#### TASK TO CARRY OUT:
The lines below are to be quoted exactly, from the first through the one that contains "out * np.sin(turn)".

===== INFORMATION SHOWN =====

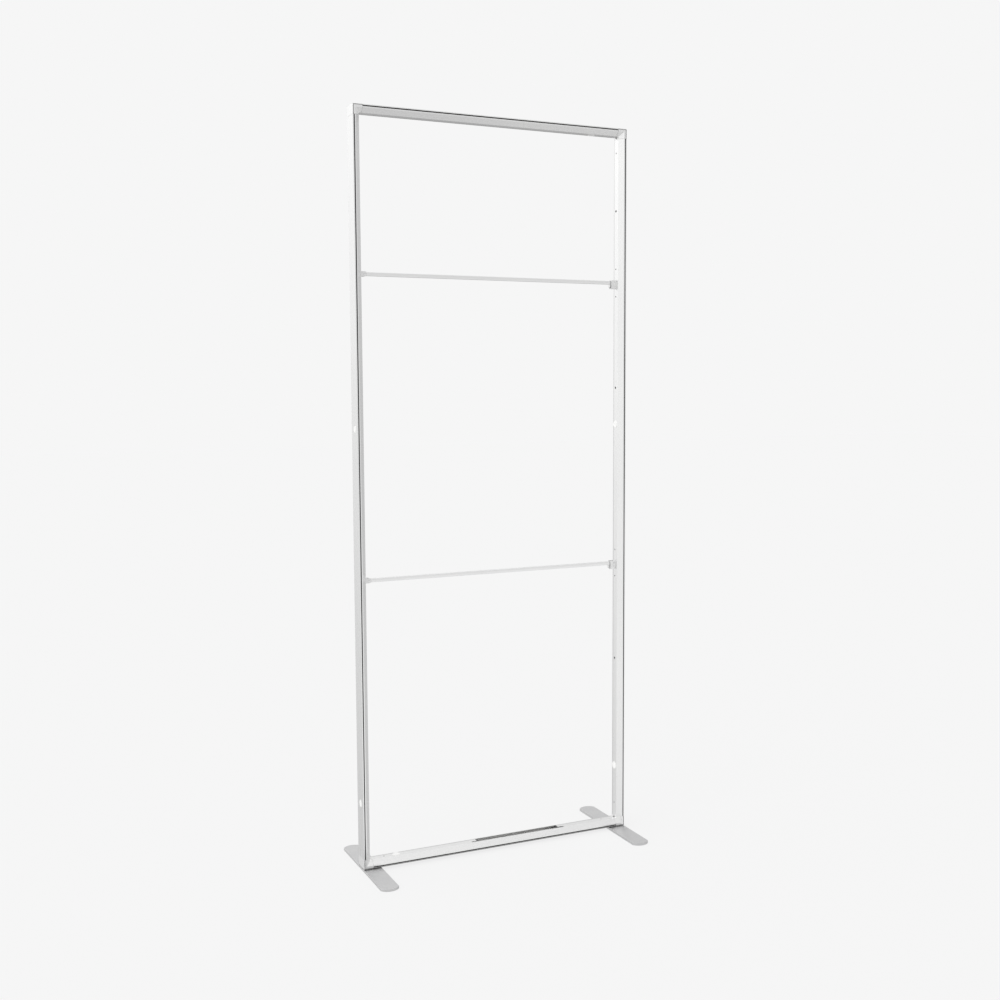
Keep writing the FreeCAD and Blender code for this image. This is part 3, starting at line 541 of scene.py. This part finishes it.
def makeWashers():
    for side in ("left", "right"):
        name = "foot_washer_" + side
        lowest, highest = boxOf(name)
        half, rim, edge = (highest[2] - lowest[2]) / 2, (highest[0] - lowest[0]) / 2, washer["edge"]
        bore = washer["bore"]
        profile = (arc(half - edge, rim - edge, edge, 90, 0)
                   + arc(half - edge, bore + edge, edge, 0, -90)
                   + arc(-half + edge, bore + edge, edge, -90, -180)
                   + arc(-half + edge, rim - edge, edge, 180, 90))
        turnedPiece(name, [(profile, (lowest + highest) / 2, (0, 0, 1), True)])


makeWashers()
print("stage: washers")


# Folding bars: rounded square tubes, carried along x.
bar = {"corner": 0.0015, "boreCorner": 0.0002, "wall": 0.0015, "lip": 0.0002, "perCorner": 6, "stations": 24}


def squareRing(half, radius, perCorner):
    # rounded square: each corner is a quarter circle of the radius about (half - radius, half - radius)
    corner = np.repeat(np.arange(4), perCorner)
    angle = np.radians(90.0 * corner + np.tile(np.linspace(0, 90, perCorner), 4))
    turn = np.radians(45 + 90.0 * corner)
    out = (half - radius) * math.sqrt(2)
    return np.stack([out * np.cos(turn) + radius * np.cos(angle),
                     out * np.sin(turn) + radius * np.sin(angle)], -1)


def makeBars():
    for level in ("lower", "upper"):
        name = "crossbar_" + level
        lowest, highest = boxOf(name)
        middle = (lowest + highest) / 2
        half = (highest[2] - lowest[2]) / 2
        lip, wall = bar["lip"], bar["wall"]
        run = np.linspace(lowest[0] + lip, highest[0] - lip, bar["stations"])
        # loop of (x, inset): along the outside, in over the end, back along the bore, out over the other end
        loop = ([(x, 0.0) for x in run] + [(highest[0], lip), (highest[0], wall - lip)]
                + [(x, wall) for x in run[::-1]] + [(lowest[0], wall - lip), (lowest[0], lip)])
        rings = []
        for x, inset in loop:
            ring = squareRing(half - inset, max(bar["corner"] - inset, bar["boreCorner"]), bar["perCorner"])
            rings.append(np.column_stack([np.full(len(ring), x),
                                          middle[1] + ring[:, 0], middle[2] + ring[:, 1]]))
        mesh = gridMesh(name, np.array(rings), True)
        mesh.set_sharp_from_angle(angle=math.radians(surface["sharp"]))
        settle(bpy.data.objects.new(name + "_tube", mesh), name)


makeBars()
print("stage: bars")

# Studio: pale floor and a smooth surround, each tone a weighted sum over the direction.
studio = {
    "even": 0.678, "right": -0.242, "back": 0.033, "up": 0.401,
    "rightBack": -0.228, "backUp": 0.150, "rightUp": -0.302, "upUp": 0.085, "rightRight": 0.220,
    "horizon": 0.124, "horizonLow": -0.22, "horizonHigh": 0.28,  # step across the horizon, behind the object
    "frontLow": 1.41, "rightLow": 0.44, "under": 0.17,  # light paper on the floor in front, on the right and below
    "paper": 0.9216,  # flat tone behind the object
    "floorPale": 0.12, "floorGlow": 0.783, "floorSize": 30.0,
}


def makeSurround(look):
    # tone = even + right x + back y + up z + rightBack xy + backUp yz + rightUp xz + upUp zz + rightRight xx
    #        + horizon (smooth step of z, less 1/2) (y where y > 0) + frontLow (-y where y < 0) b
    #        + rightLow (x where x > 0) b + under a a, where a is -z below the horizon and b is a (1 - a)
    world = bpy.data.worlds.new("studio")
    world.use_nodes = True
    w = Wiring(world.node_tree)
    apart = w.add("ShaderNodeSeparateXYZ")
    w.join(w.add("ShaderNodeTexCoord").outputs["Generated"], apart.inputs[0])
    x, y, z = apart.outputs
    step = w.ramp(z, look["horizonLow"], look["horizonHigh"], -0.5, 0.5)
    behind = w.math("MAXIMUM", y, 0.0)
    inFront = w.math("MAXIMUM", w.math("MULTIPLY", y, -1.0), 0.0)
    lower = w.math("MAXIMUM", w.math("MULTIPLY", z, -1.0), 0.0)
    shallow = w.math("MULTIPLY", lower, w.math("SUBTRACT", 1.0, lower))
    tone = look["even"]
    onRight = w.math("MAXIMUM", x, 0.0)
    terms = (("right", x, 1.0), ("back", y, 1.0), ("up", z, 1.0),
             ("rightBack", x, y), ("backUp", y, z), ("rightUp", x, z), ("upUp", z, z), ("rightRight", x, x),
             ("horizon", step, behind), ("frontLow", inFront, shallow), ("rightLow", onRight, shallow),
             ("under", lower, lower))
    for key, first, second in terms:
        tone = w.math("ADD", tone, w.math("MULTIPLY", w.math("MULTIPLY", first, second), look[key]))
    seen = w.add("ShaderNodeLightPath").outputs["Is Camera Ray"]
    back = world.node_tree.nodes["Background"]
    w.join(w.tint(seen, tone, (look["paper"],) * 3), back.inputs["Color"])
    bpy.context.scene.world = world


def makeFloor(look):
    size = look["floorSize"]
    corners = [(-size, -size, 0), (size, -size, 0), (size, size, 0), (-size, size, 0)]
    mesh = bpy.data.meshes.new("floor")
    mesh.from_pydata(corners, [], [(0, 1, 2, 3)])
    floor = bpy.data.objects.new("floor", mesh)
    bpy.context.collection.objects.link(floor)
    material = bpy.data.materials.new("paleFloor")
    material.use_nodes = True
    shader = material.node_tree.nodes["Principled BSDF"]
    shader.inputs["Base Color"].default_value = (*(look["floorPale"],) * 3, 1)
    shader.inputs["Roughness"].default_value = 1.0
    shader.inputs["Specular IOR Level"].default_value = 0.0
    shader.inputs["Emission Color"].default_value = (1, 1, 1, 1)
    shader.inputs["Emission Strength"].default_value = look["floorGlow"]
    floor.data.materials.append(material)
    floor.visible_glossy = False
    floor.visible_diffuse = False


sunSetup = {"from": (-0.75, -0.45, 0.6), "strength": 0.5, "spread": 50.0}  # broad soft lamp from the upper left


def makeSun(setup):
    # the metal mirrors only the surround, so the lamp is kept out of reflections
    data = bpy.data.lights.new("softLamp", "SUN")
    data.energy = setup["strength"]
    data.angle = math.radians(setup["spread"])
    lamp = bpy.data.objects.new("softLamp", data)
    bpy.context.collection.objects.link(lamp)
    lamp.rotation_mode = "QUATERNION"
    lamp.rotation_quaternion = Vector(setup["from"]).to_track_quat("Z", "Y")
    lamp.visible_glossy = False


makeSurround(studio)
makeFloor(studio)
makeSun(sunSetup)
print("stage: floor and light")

=====

#### SOLUTION:
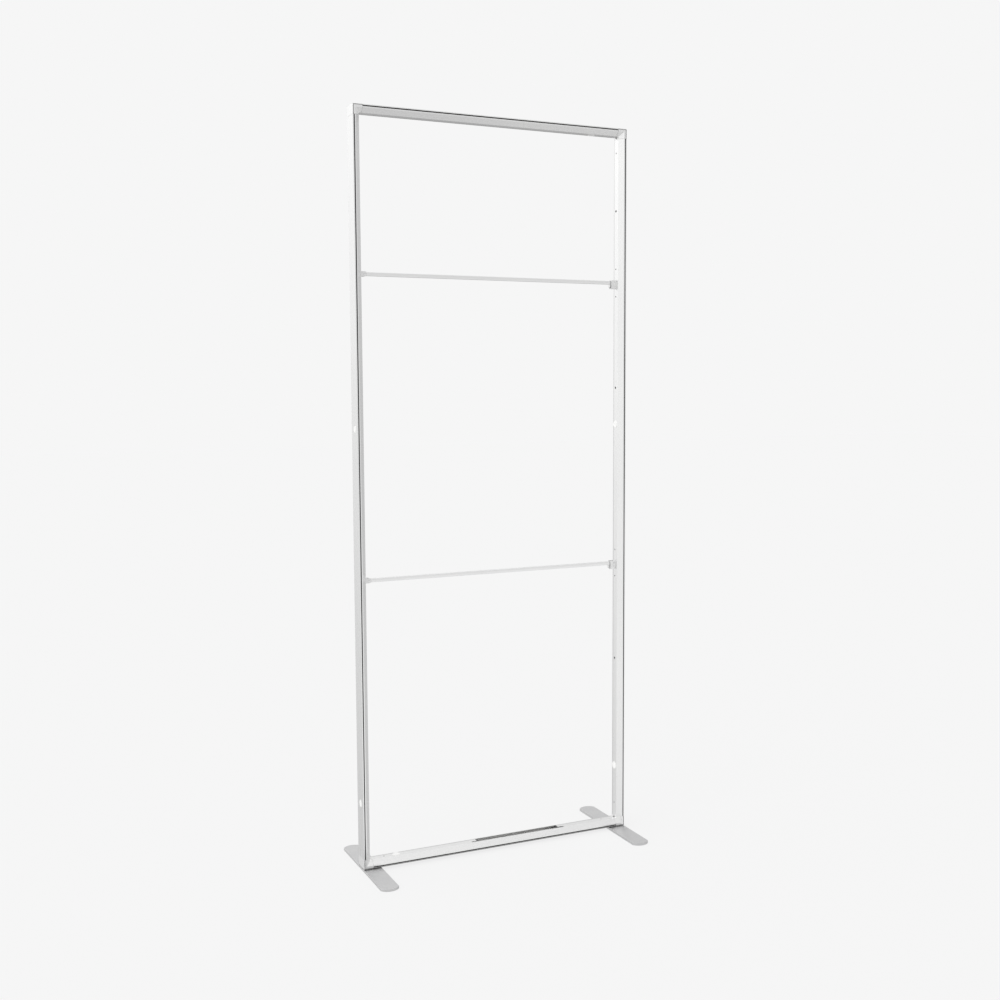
Keep writing the FreeCAD and Blender code for this image. This is part 3, starting at line 541 of scene.py. This part finishes it.
def makeWashers():
    for side in ("left", "right"):
        name = "foot_washer_" + side
        lowest, highest = boxOf(name)
        half, rim, edge = (highest[2] - lowest[2]) / 2, (highest[0] - lowest[0]) / 2, washer["edge"]
        bore = washer["bore"]
        profile = (arc(half - edge, rim - edge, edge, 90, 0)
                   + arc(half - edge, bore + edge, edge, 0, -90)
                   + arc(-half + edge, bore + edge, edge, -90, -180)
                   + arc(-half + edge, rim - edge, edge, 180, 90))
        turnedPiece(name, [(profile, (lowest + highest) / 2, (0, 0, 1), True)])


makeWashers()
print("stage: washers")


# Folding bars: rounded square tubes, carried along x.
bar = {"corner": 0.0015, "boreCorner": 0.0002, "wall": 0.0015, "lip": 0.0002, "perCorner": 6, "stations": 24}


def squareRing(half, radius, perCorner):
    # rounded square: each corner is a quarter circle of the radius about (half - radius, half - radius)
    corner = np.repeat(np.arange(4), perCorner)
    angle = np.radians(90.0 * corner + np.tile(np.linspace(0, 90, perCorner), 4))
    turn = np.radians(45 + 90.0 * corner)
    out = (half - radius) * math.sqrt(2)
    return np.stack([out * np.cos(turn) + radius * np.cos(angle),
                     out * np.sin(turn) + radius * np.sin(angle)], -1)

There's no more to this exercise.